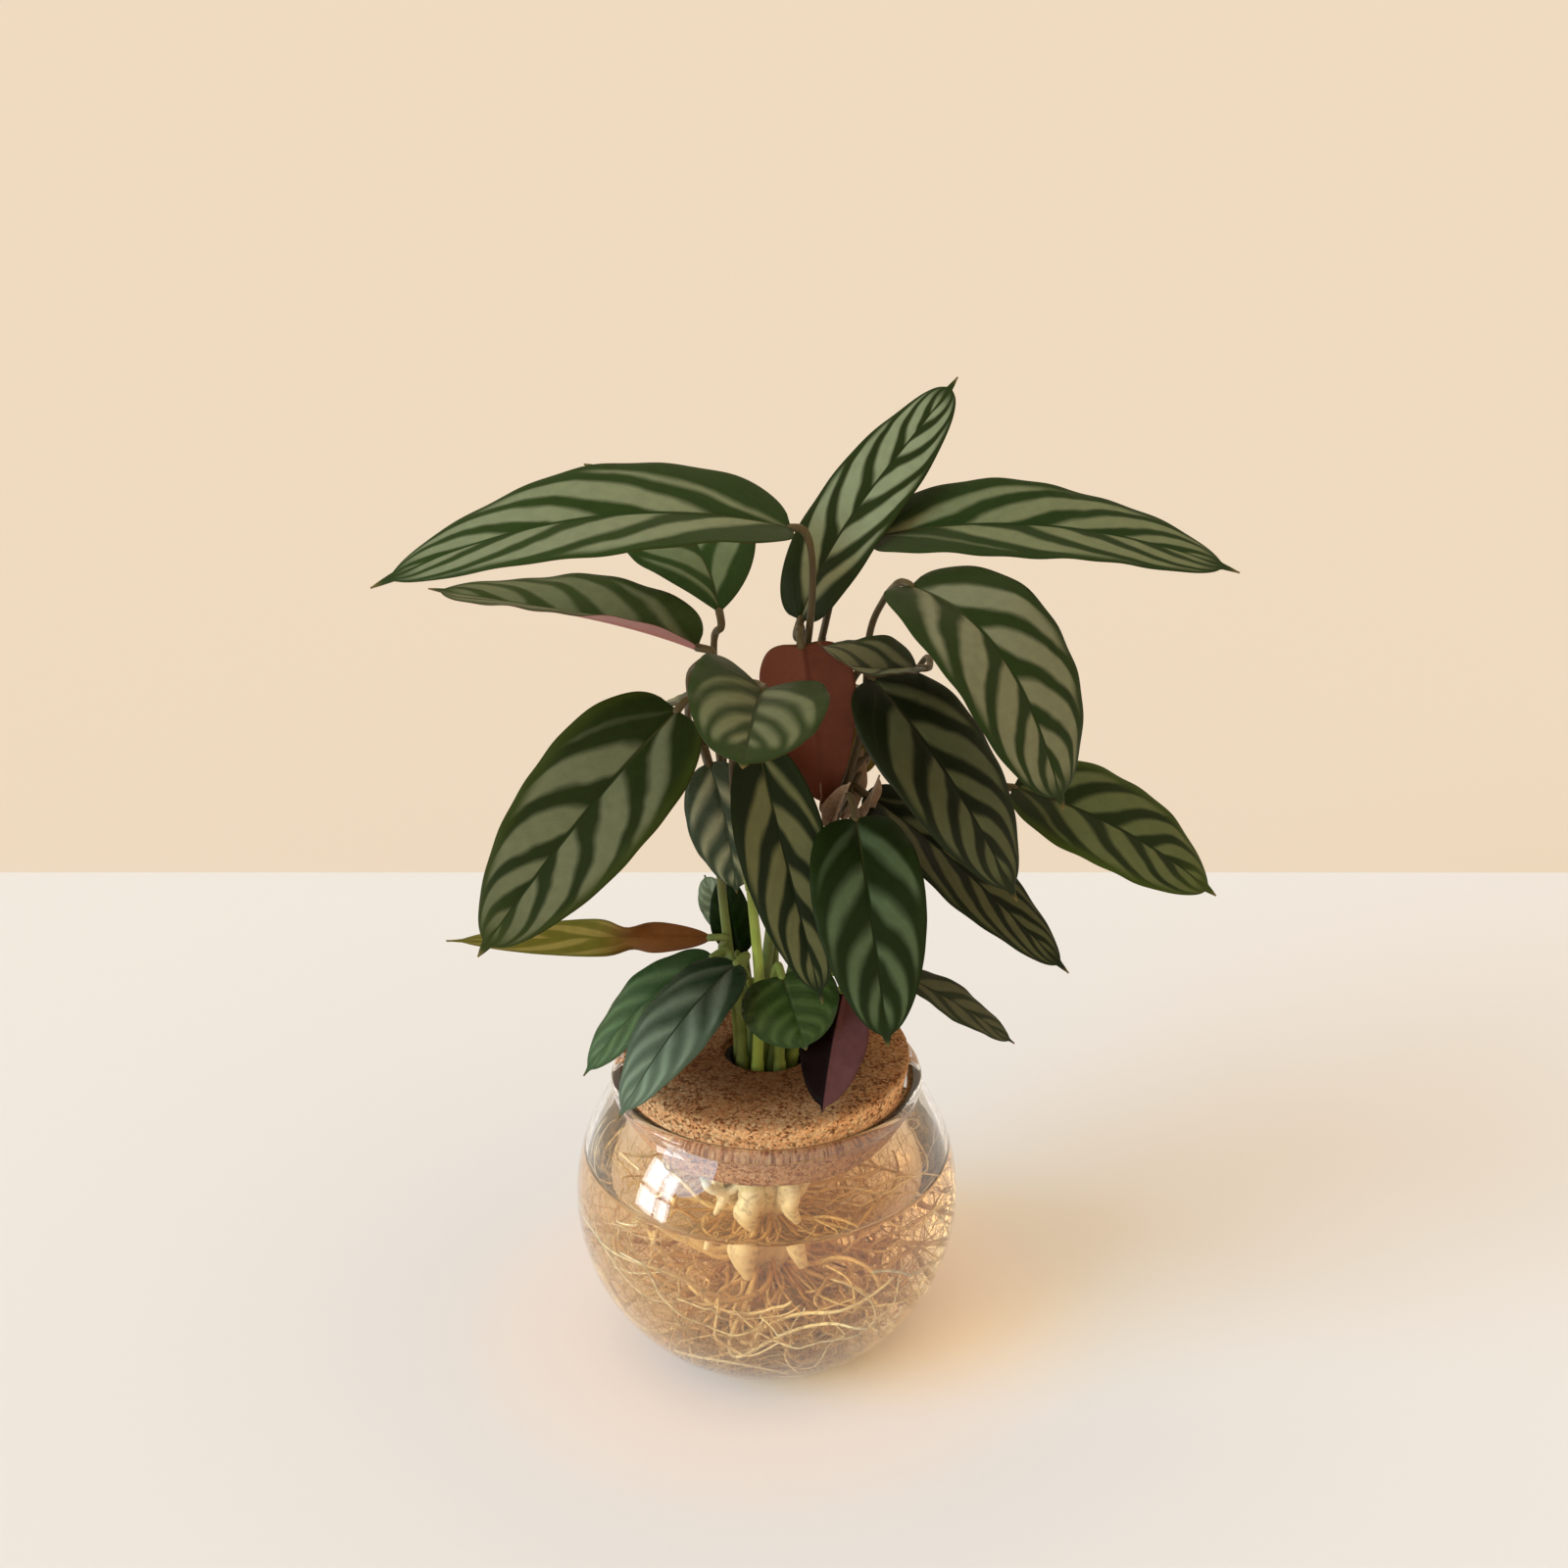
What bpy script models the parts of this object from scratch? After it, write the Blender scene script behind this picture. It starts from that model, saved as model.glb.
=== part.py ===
"""Potted never never plant: a striped-leaf plant in water, in a round glass bowl with a cork lid.

Metres, +Z up. The origin is the middle of the bowl's flat foot. +X is to the right of someone who
looks along +Y, which points to the back of the plant.
"""

import math
from typing import NamedTuple

import bpy
import numpy as np

# Driving dimensions of the bowl and its lid
MM = 0.001
GAP = 0.0003
BOWL_RADIUS = 0.075
BOWL_CENTRE = 0.065
FOOT_RADIUS = 0.038
GLASS_WALL = 0.0028
NECK_RADIUS = 0.0575
MOUTH_RADIUS = 0.0544
LIP_MIDDLE = 0.0576
LIP_HEIGHT = 0.1172
LIP_HALF_WIDTH = 0.0035
LIP_HALF_HEIGHT = 0.0028
FLOOR_HEIGHT = 0.0032
FLOOR_RADIUS = 0.037
FLOOR_DISH = 0.0008
FLOOR_ANGLE = 0.6
WATER_LEVEL = 0.0845
WELL_MARGIN = 0.0036
CORK_BOTTOM = 0.098
CORK_TOP = 0.129
CORK_BOTTOM_RADIUS = 0.050
CORK_TOP_RADIUS = 0.056
CORK_EDGE = 0.0018
HOLE_RADIUS = 0.0165
COLLAR_INNER = 0.0139
COLLAR_BOTTOM = 0.093
COLLAR_TOP = 0.1265
COLLAR_CORNER = 0.0008
ROUND_STEPS = 32
COLLAR_STEPS = 24
SMOOTH_BELOW = math.radians(40)
ON_AXIS = 1e-7

# Driving dimensions of the plant
BLADE_THICKNESS = 0.0009
BASE_WIDTH = 2.6
TIP_WIDTH = 1.3
LARGE_BLADE = 30
LARGE_ROWS = 12
SMALL_ROWS = 9
CROWN_TOP = 0.068
CROWN_BOTTOM = 0.034
CANE_SWELL_TOP = 0.080
CANE_SLIM_FROM = 0.090
CANE_RADIUS = 0.0025
STALK_SPACING = 19
STALK_SIDES = 6
BASE_SIDES = 7
CORE_SIDES = 10
ROOT_COUNT = 20
ROOT_RADIUS = 0.0013
ROOT_START = 0.007
ROOT_REACH = 0.0655
ROOT_LOW = 0.0095
ROOT_STEPS = 9
ROOT_SIDES = 4
SEED = 7

COLOURS = {
    "glass": ((0.86, 0.90, 0.88), 0.05),
    "water": ((0.78, 0.72, 0.58), 0.05),
    "cork": ((0.50, 0.25, 0.12), 0.85),
    "foam": ((0.02, 0.02, 0.025), 0.95),
    "crown": ((0.78, 0.66, 0.40), 0.55),
    "stalk": ((0.20, 0.24, 0.07), 0.45),
    "leaf": ((0.06, 0.15, 0.05), 0.40),
    "young leaf": ((0.03, 0.10, 0.05), 0.35),
    "underside": ((0.20, 0.06, 0.04), 0.50),
    "purple": ((0.10, 0.03, 0.05), 0.45),
    "old leaf": ((0.30, 0.22, 0.03), 0.50),
}


class Blade(NamedTuple):
    """A leaf blade, in millimetres and degrees.

    base and tip are the ends of its midrib, and face is the way that its upper side looks. arch lifts
    the midrib off the straight line at one third and two thirds of it, towards face, and bend moves it
    to the right there. turn rolls the blade at its base and at its tip. fold raises both halves into a
    V, curl bends their edges down, and ear draws the base back into two round lobes. peak under 1
    puts the widest place nearer the base, and full under 1 makes the ends rounder.
    """

    base: tuple
    tip: tuple
    face: tuple
    width: float
    arch: tuple = (8, 6)
    bend: tuple = (0, 0)
    turn: tuple = (0, 0)
    fold: float = 10
    curl: float = 0.12
    wave: float = 0.8
    ear: float = 0.05
    peak: float = 0.78
    full: float = 0.55
    colour: str = "leaf"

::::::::

Set problem: Print from the first line through the line that contains "a cork lid.", please, including both, and leave out every line outside that stretch.

Expected output:
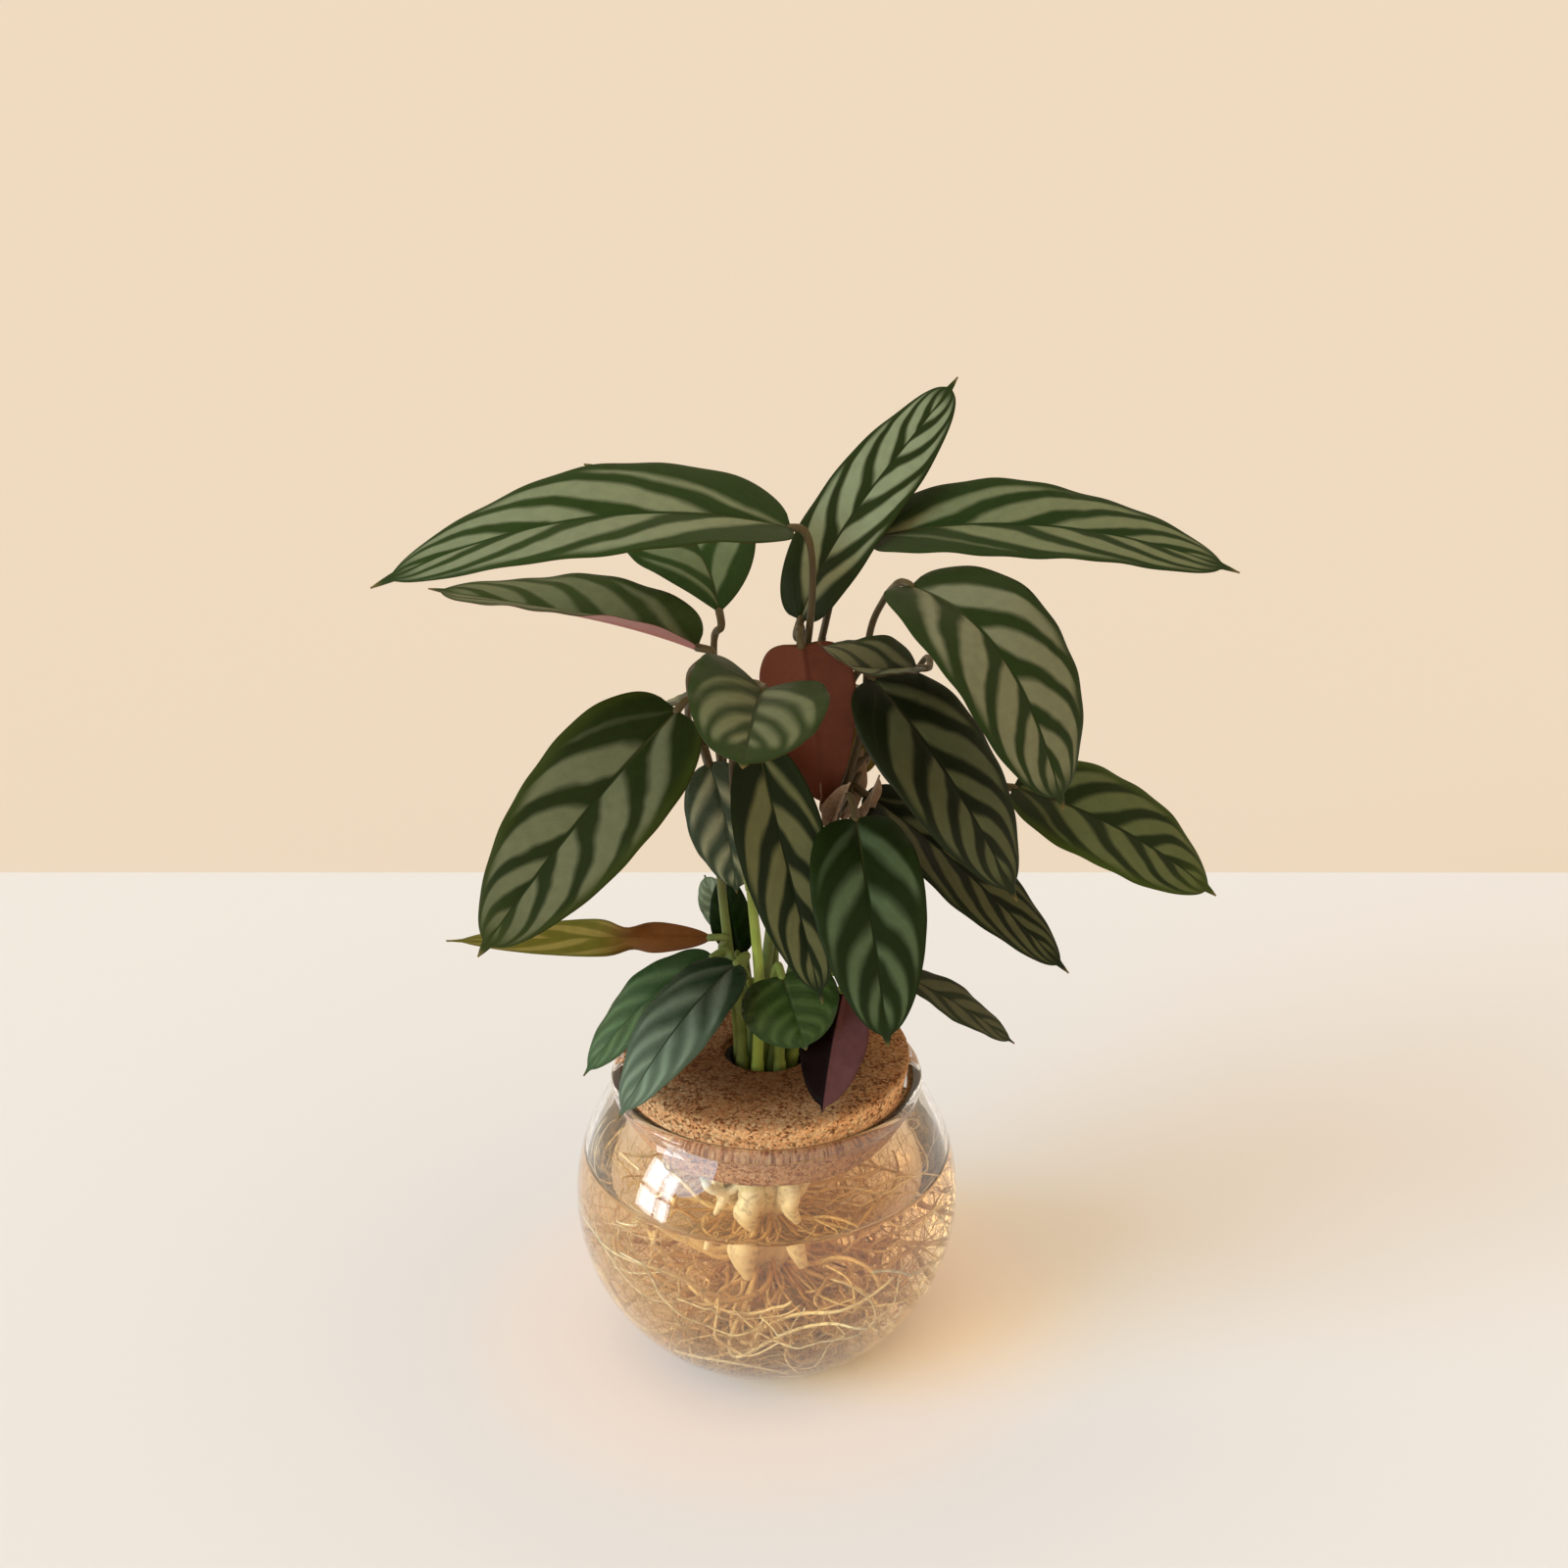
What bpy script models the parts of this object from scratch? After it, write the Blender scene script behind this picture. It starts from that model, saved as model.glb.
=== part.py ===
"""Potted never never plant: a striped-leaf plant in water, in a round glass bowl with a cork lid.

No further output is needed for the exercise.